I mailed off the book and waited. I quickly got a blurb back that went something like this: “Put down your Grisham and Stephen King.
Hating Olivia
is the real deal. An addiction of the heart. I read it in one day. I recommend it one hundred percent.”
Before I had the chance to repackage
Hating Olivia
and expose it again to the American publishing machine, Dan had an idea. Why not try his British publishers? He himself wasn’t well known here, but he had a growing readership in Europe.
“Going European"—where my work might well find a more receptive audience—was always in the back of my mind. Through Dan I made the acquaintance of a small British house, Murder Slim Press, who at the time was only printing magazines. They offered to bring out
Hating Olivia
as their first novel. It was a flattering offer and I took it.
It was damned near ten years from the writing of
Hating Olivia
to its publication in England. The excellent reviews for the novel injected my writing career with a life it had never had before. It acquired a reputation. Then it began to travel all over the world. One day an email appeared in my box asking for permission to publish
Hating Olivia
in French.
Thousands of copies were printed in France, and thousands were sold. The book was selected by Virgin France as one of its Favorite Summer Reads of 2009. I got an all-expenses paid trip to Paris to read for booksellers and attend the Book Expo. All this for a novel that had been virtually shunned in the United States. I felt enveloped in a strange dream.

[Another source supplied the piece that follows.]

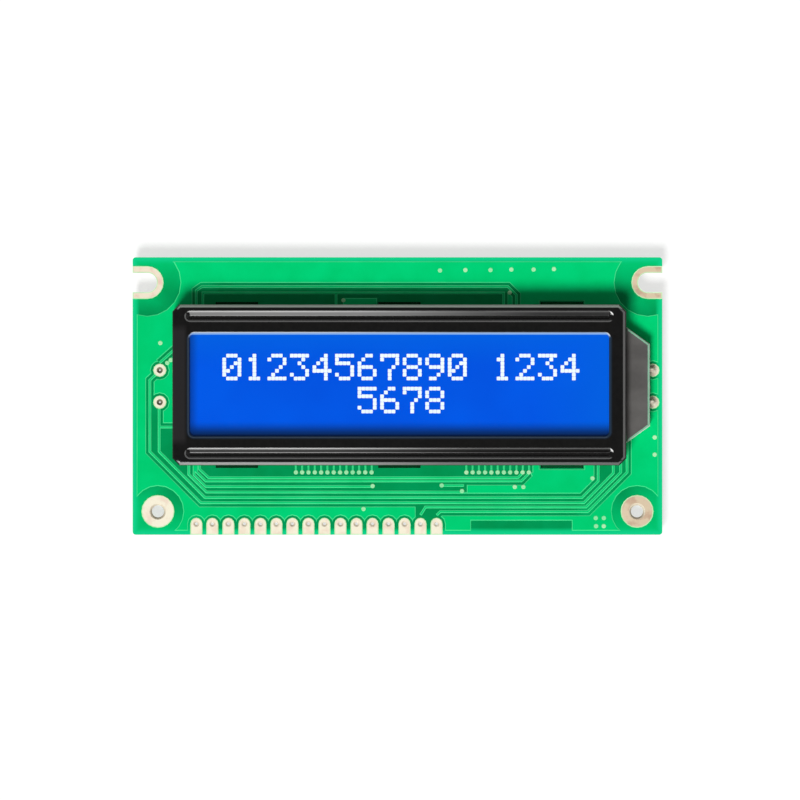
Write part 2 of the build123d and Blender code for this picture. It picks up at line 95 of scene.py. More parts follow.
# Photograph's frame: pixels per metre on the board's face, and the camera above it
PHOTO_SIZE = 800
PIXELS_PER_METRE = 6305.0
CAMERA_X = 0.4 * MM
CAMERA_Y = -0.634 * MM
CAMERA_DISTANCE = 0.9


def photo_place(x, y, height):
    """The place on a level plane that shows at a pixel of the photograph."""
    shrink = (CAMERA_DISTANCE - (height - BOARD_TOP)) / CAMERA_DISTANCE
    scale = PIXELS_PER_METRE / shrink
    return (
        CAMERA_X + (x - PHOTO_SIZE / 2) / scale,
        CAMERA_Y - (y - PHOTO_SIZE / 2) / scale,
    )


# Materials

FINE_BUMP = 0.02 * MM
LAND_BUMP = 0.03 * MM
FILM_BUMP = 0.01 * MM
DISPLAY_GLOW = 0.35


class Nodes:
    """A short way to build one material's node tree."""

    def __init__(self, name):
        self.material = bpy.data.materials.new(name)
        self.material.use_nodes = True
        self.tree = self.material.node_tree
        self.shader = self.tree.nodes["Principled BSDF"]
        self.place = self.tree.nodes.new("ShaderNodeTexCoord").outputs["Object"]

    def link(self, source, target):
        self.tree.links.new(source, target)

    def set(self, **values):
        """Sets the shader's own sockets."""
        names = {
            "rough": "Roughness",
            "specular": "Specular IOR Level",
            "transmission": "Transmission Weight",
            "ior": "IOR",
            "glow": "Emission Strength",
        }
        for key, value in values.items():
            self.shader.inputs[names[key]].default_value = value

    def noise(self, scale, detail=3.0, stretch=None):
        """Noise in the object's own place, from about 0.3 to 0.7."""
        node = self.tree.nodes.new("ShaderNodeTexNoise")
        node.inputs["Scale"].default_value = scale
        node.inputs["Detail"].default_value = detail
        if stretch:
            mapping = self.tree.nodes.new("ShaderNodeMapping")
            mapping.inputs["Scale"].default_value = stretch
            self.link(self.place, mapping.inputs["Vector"])
            self.link(mapping.outputs["Vector"], node.inputs["Vector"])
        else:
            self.link(self.place, node.inputs["Vector"])
        return node.outputs["Fac"]

    def spread(self, value, low, high, to_low=0.0, to_high=1.0, smooth=False):
        """A value's range stretched over another range, and held at its ends."""
        node = self.tree.nodes.new("ShaderNodeMapRange")
        node.interpolation_type = "SMOOTHSTEP" if smooth else "LINEAR"
        for number, amount in ((1, low), (2, high), (3, to_low), (4, to_high)):
            node.inputs[number].default_value = amount
        self.link(value, node.inputs[0])
        return node.outputs[0]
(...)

“Hopefully the torturous route to a worldwide audience for
Hating Olivia
will inspire another struggling writer on the road.”
Other books have followed
Hating Olivia
in both the United Kingdom and France. In many ways, my European successes have justified my many years of work in obscurity. I might not be satisfied—I’ve written much more than has seen the light of day—but I can’t say I’m not fulfilled as an author. And now, five years after the appearance of
Hating Olivia
in England and its long and twisted journey into print, Harper Perennial is bringing the book out in my native country.